Vertically Co-oriented Mn-Metal–Organic Framework Grown on 2D Cation-Intercalated Manganese Oxide via a Self-sacrificing Template Process for a High-Performance Asymmetric Supercapacitor

Metal–organic frameworks (MOFs) are a preferred electrode material choice due to their open crystalline framework and potential redox sites. However, their random crystal orientations and low conductivity hinder the straightforward applications. Herein, an accessibly manipulated strategy to prepare vertically co-oriented K0.5Mn2O4@Mn-MOF-8 nanosheet arrays by using K0.5Mn2O4 as both the template and the precursor is designed. The vertically co-oriented K0.5Mn2O4@Mn-MOF-8 achieves a high specific capacitance by increasing the Mn3+/Mn4+ redox couple and raising the conductivity due to the intercalation of the alkali cations (K+) of K0.5Mn2O4. Meanwhile, this structure conduces to shorten the charge-transfer path in electrochemical reactions. The K0.5Mn2O4@Mn-MOF-8 electrode exhibits excellent electrochemical performance (specific capacitance of 886.9 F g–1 at 1 A g–1).
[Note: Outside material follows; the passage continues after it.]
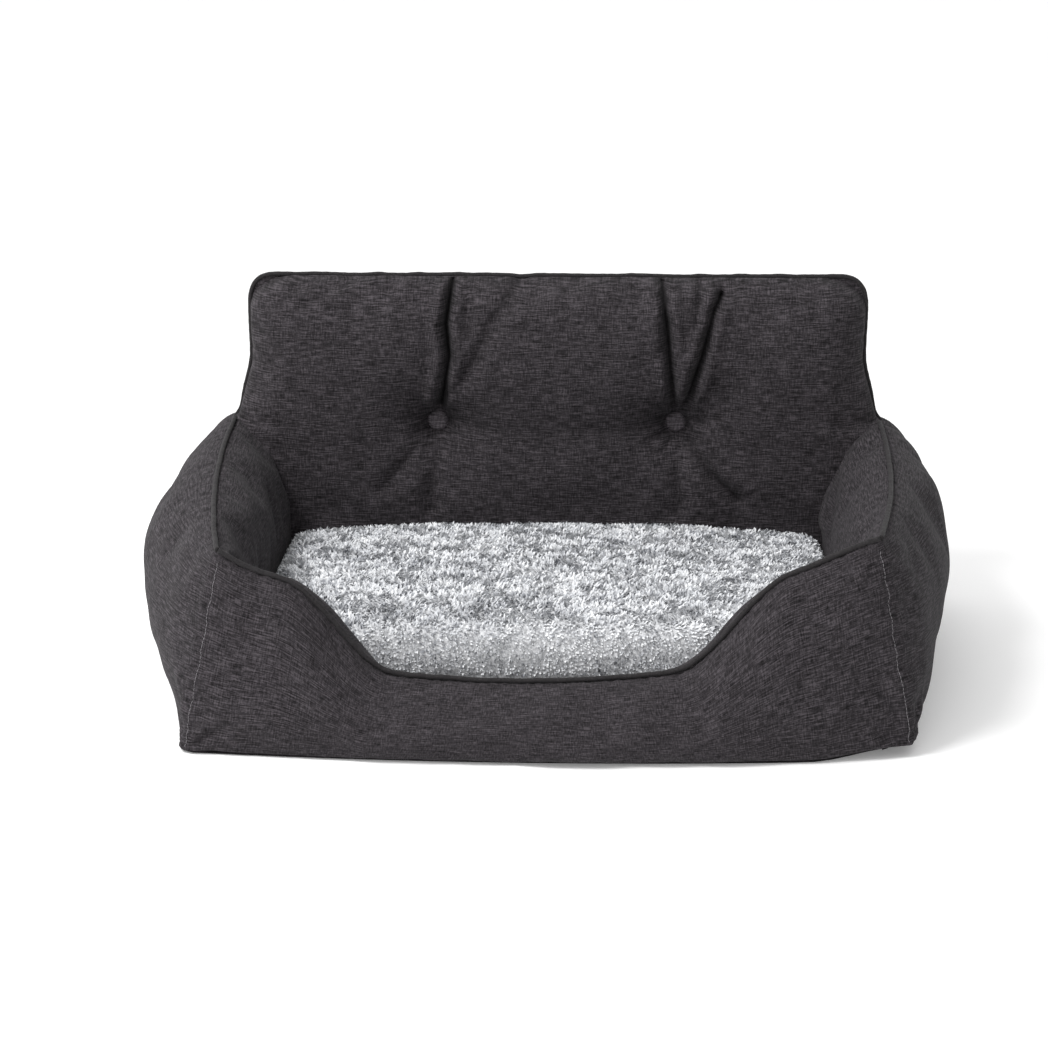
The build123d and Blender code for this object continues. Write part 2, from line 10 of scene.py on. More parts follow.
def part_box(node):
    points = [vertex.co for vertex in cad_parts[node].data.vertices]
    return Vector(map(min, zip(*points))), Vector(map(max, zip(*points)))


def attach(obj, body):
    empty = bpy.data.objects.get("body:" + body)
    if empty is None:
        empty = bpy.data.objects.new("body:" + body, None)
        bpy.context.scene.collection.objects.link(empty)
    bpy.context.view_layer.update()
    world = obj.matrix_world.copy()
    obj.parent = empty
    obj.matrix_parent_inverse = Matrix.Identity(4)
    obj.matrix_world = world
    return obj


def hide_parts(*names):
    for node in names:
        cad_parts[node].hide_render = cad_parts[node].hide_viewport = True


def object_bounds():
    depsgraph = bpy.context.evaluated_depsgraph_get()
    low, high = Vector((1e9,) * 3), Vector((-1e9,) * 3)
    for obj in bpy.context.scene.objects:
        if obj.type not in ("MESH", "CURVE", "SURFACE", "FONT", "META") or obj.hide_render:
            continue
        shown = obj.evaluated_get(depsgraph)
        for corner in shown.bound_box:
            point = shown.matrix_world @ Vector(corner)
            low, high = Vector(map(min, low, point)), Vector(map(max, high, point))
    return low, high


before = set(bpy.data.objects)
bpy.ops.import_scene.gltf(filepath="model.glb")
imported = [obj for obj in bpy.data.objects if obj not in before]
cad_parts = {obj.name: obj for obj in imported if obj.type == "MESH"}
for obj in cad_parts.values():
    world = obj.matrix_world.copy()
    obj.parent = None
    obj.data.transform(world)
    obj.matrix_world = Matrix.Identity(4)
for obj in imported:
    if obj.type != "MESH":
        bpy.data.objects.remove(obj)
cad_low, cad_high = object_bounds()

# Sofa-style dog bed. Metres, +X the bed's right, +Y its back, +Z up.

# Places that come from the frame
well_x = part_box("right_inner_panel")[0].x
well_front_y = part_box("front_inner_panel")[1].y
crest_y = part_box("front_inner_panel")[0].y
front_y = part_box("front_outer_panel")[0].y
back_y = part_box("back_front_panel")[0].y
seam_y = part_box("back_front_panel")[1].y
rear_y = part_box("back_rear_panel")[1].y
back_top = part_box("back_front_panel")[1].z
floor_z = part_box("base_panel")[1].z
tip_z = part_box("right_inner_panel")[1].z
button_x = (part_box("tuft_button_right")[0].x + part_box("tuft_button_right")[1].x) / 2
button_z = (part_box("tuft_button_right")[0].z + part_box("tuft_button_right")[1].z) / 2
button_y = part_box("tuft_button_right")[1].y
cushion_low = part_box("cushion_bottom_panel")[0]
cushion_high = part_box("cushion_top_panel")[1]
cushion_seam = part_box("cushion_top_panel")[0].z

# Surround
foot_x = 0.380
foot_y = front_y + 0.028
toe_bow = 0.021
front_swell = 0.026
peak_x = 0.340
peak_y = foot_y + 0.025
dip_height = 0.072
dip_shoulder_rise = 0.103
dip_shoulder_start = 0.193
dip_shoulder_run = 0.116
dip_shift = 0.014  # the filled rim leans to one side
peak_rise = 0.038
peak_run = 0.140
dip_half = 0.200
rim_sag = 0.017  # the entry hangs in its middle
sag_shift = 0.030
peak_skew = {1: 0.017, -1: -0.003}  # one filled corner stands higher than the other
toe_skew = {1: 0.010, -1: 0.0}  # and its foot is tucked up
peak_z = dip_height + dip_shoulder_rise + peak_rise
arm_swell = 0.054
arm_shoulder = 0.108
foot_flare = 0.018
crest_flare = 0.046
arm_lap = 0.022  # arm runs this far into the back
arm_skew = {1: -0.007, -1: 0.012}  # one arm is filled fuller than the other
seam_puff = 0.012  # fullness that the filling gives a panel right beside its seam
seam_puff_reach = 0.030
front_shoulder = 0.036
front_shoulder_share = 0.55

# Back
back_half = 0.368
back_corner = 0.028
back_waist = 0.068
back_roll = 0.050  # width of the front face's rolled margin
rear_roll = 0.030
tuft_radius = 0.062
tuft_depth = 0.036
tuft_floor = 0.0150
button_sink = 0.0020  # a button's edge sits this far into the cloth
button_seat_radius = 0.0130
placket_z = (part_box("rear_zip_tapes")[0].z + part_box("rear_zip_tapes")[1].z) / 2
placket_half = 0.252
placket_half_height = 0.015
placket_depth = 0.010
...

The asymmetric device (ASC) assembles with K0.5Mn2O4@Mn-MOF-8 and WO3 with a remarkable cycling ability (92.6% capacitance retention over 8000 cycles at 3 A g–1), and the potential window reaches 2 V. The ASC presents a high energy density of 42.94 Wh kg–1 with a power density of 1080.08 W kg–1. This convenient method provides a complete strategy for the uniform assembly of vertically co-oriented MOF arrays on highly conductive substrates and serves in energy storage devices.